> _What you are asked to do_
Write the data out again, exactly as given.

> _Supplied information_
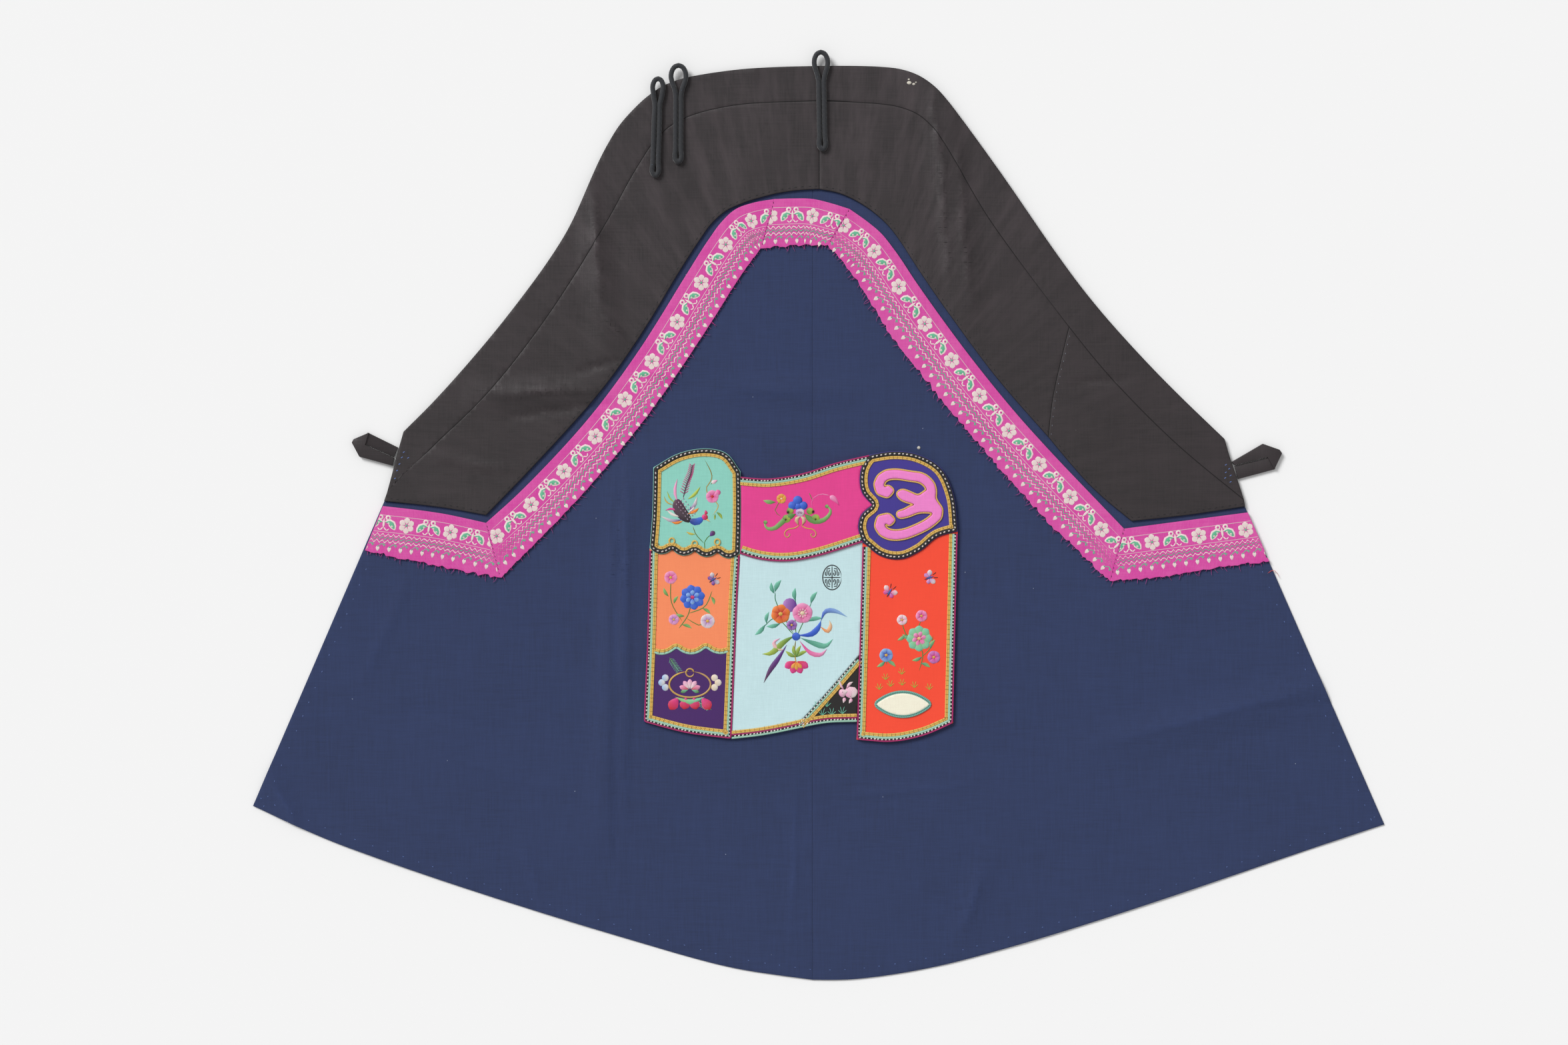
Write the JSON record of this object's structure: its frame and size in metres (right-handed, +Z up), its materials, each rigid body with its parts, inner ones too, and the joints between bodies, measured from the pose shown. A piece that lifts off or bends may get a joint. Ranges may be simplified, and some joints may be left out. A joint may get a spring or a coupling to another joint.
{
  "type": "embroidered apron",
  "caption": "Flat navy cotton apron with a black glazed yoke, woven pink ribbon border, neck cord loops, side tabs and an appliqued patchwork pocket",
  "frame": {"origin": "middle of the laid-out apron's underside, on the surface that it lies on", "axes": "+X runs along the hem to the viewer's right, +Y runs up the cloth to the neck, +Z is up through the cloth"},
  "size_m": [0.5704, 0.4689, 0.005],
  "materials": {
    "navy_cotton": "matt navy twill, worn and creased",
    "glazed_black": "black-brown cotton with a mottled beaten glaze",
    "pink_ribbon": "woven magenta pink ribbon with a raised cream and green pattern",
    "rolled_cord": "rolled blue-black bias cord, slightly fuzzy",
    "strap_black": "folded black cotton strap",
    "teal_silk": "teal silk satin",
    "indigo_silk": "indigo silk satin",
    "magenta_silk": "magenta silk satin",
    "orange_silk": "orange silk satin",
    "purple_silk": "purple silk satin",
    "pale_blue_silk": "pale blue silk satin",
    "black_silk": "black silk satin",
    "red_silk": "red silk satin",
    "cream_silk": "cream silk satin",
    "lilac_pink_silk": "lilac pink silk satin",
    "couched_gold": "gold thread laid and stitched down beside a dashed braid"
  },
  "bodies": {
    "root": {"front_left": "navy_cotton", "front_right": "navy_cotton", "yoke_left": "glazed_black", "yoke_right_upper": "glazed_black", "yoke_right_lower": "glazed_black", "yoke_band": "glazed_black", "ribbon_left_side": "pink_ribbon", "ribbon_left_slope": "pink_ribbon", "ribbon_top": "pink_ribbon", "ribbon_right_slope": "pink_ribbon", "ribbon_right_side": "pink_ribbon", "loop_left": "rolled_cord", "loop_second": "rolled_cord", "loop_middle": "rolled_cord", "tab_left": "strap_black", "tab_right": "strap_black", "pocket_teal": "teal_silk", "pocket_indigo": "indigo_silk", "pocket_banner": "magenta_silk", "pocket_orange": "orange_silk", "pocket_purple": "purple_silk", "pocket_panel": "pale_blue_silk", "pocket_corner": "black_silk", "pocket_red": "red_silk", "pocket_lens": "cream_silk", "pocket_cloud": "lilac_pink_silk", "edging_teal": "couched_gold", "edging_indigo": "couched_gold", "edging_banner_top": "couched_gold", "edging_banner_foot": "couched_gold", "edging_strip": "couched_gold", "edging_scallops": "couched_gold", "edging_panel": "couched_gold", "edging_corner": "couched_gold", "edging_red": "couched_gold", "edging_lens": "couched_gold"}
  },
  "joints": []
}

> _Solved problem_
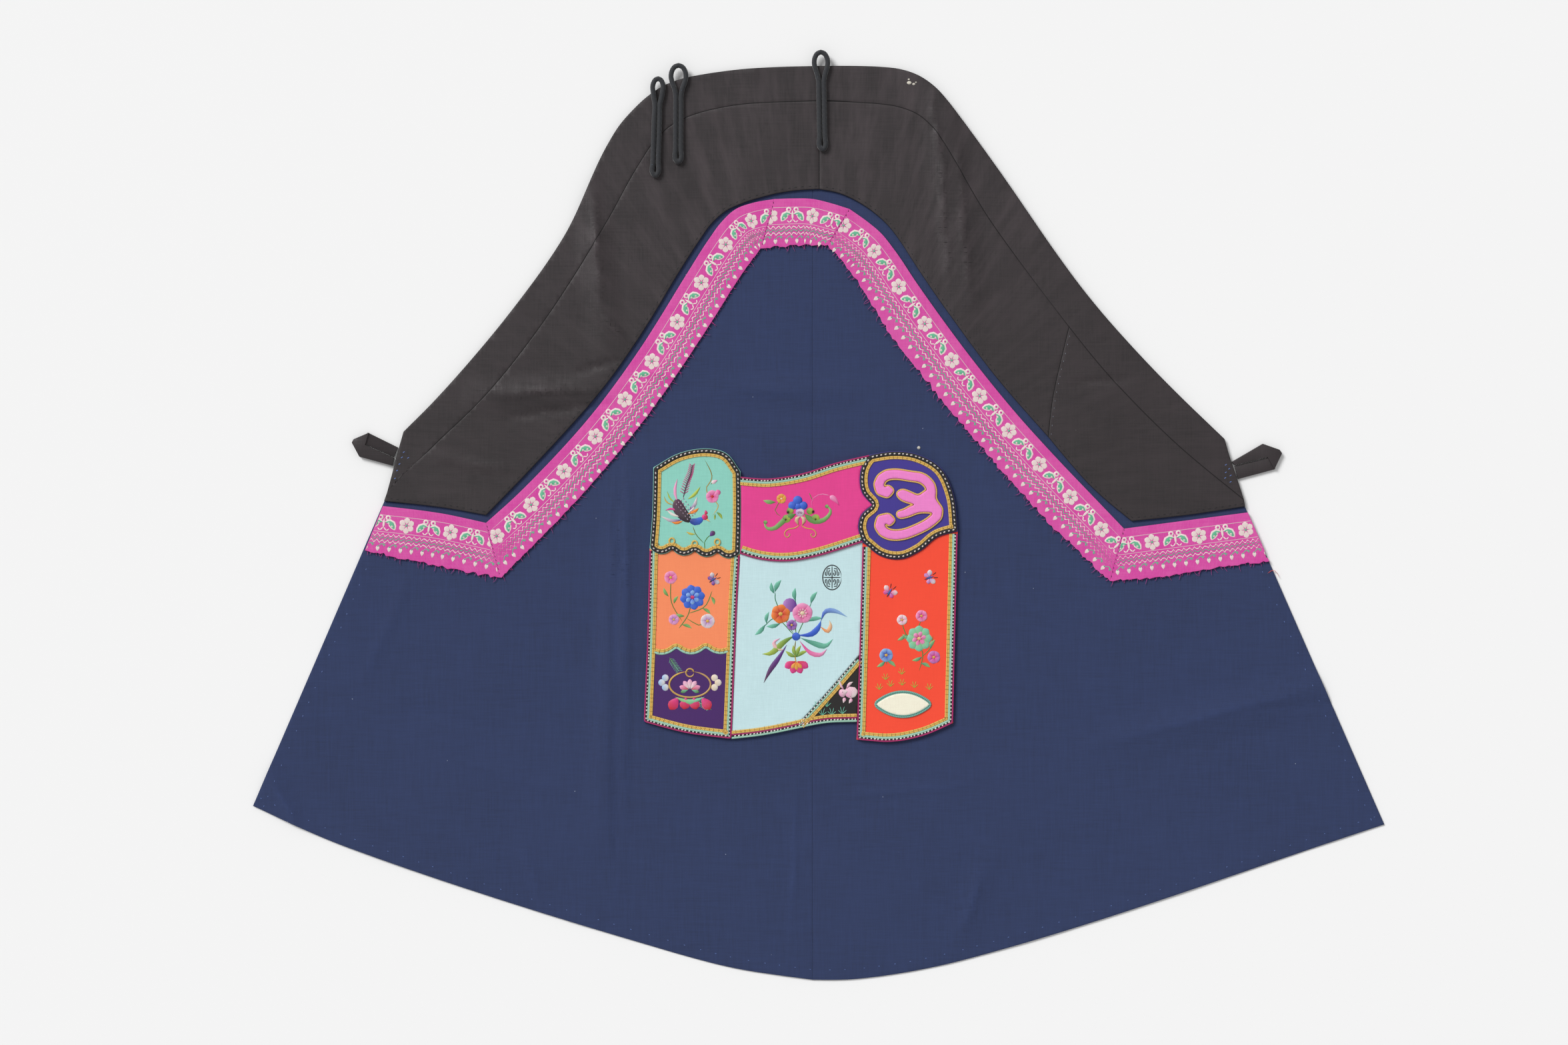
Write the JSON record of this object's structure: its frame and size in metres (right-handed, +Z up), its materials, each rigid body with its parts, inner ones too, and the joints between bodies, measured from the pose shown. A piece that lifts off or bends may get a joint. Ranges may be simplified, and some joints may be left out. A joint may get a spring or a coupling to another joint.
{
  "type": "embroidered apron",
  "caption": "Flat navy cotton apron with a black glazed yoke, woven pink ribbon border, neck cord loops, side tabs and an appliqued patchwork pocket",
  "frame": {"origin": "middle of the laid-out apron's underside, on the surface that it lies on", "axes": "+X runs along the hem to the viewer's right, +Y runs up the cloth to the neck, +Z is up through the cloth"},
  "size_m": [0.5704, 0.4689, 0.005],
  "materials": {
    "navy_cotton": "matt navy twill, worn and creased",
    "glazed_black": "black-brown cotton with a mottled beaten glaze",
    "pink_ribbon": "woven magenta pink ribbon with a raised cream and green pattern",
    "rolled_cord": "rolled blue-black bias cord, slightly fuzzy",
    "strap_black": "folded black cotton strap",
    "teal_silk": "teal silk satin",
    "indigo_silk": "indigo silk satin",
    "magenta_silk": "magenta silk satin",
    "orange_silk": "orange silk satin",
    "purple_silk": "purple silk satin",
    "pale_blue_silk": "pale blue silk satin",
    "black_silk": "black silk satin",
    "red_silk": "red silk satin",
    "cream_silk": "cream silk satin",
    "lilac_pink_silk": "lilac pink silk satin",
    "couched_gold": "gold thread laid and stitched down beside a dashed braid"
  },
  "bodies": {
    "root": {"front_left": "navy_cotton", "front_right": "navy_cotton", "yoke_left": "glazed_black", "yoke_right_upper": "glazed_black", "yoke_right_lower": "glazed_black", "yoke_band": "glazed_black", "ribbon_left_side": "pink_ribbon", "ribbon_left_slope": "pink_ribbon", "ribbon_top": "pink_ribbon", "ribbon_right_slope": "pink_ribbon", "ribbon_right_side": "pink_ribbon", "loop_left": "rolled_cord", "loop_second": "rolled_cord", "loop_middle": "rolled_cord", "tab_left": "strap_black", "tab_right": "strap_black", "pocket_teal": "teal_silk", "pocket_indigo": "indigo_silk", "pocket_banner": "magenta_silk", "pocket_orange": "orange_silk", "pocket_purple": "purple_silk", "pocket_panel": "pale_blue_silk", "pocket_corner": "black_silk", "pocket_red": "red_silk", "pocket_lens": "cream_silk", "pocket_cloud": "lilac_pink_silk", "edging_teal": "couched_gold", "edging_indigo": "couched_gold", "edging_banner_top": "couched_gold", "edging_banner_foot": "couched_gold", "edging_strip": "couched_gold", "edging_scallops": "couched_gold", "edging_panel": "couched_gold", "edging_corner": "couched_gold", "edging_red": "couched_gold", "edging_lens": "couched_gold"}
  },
  "joints": []
}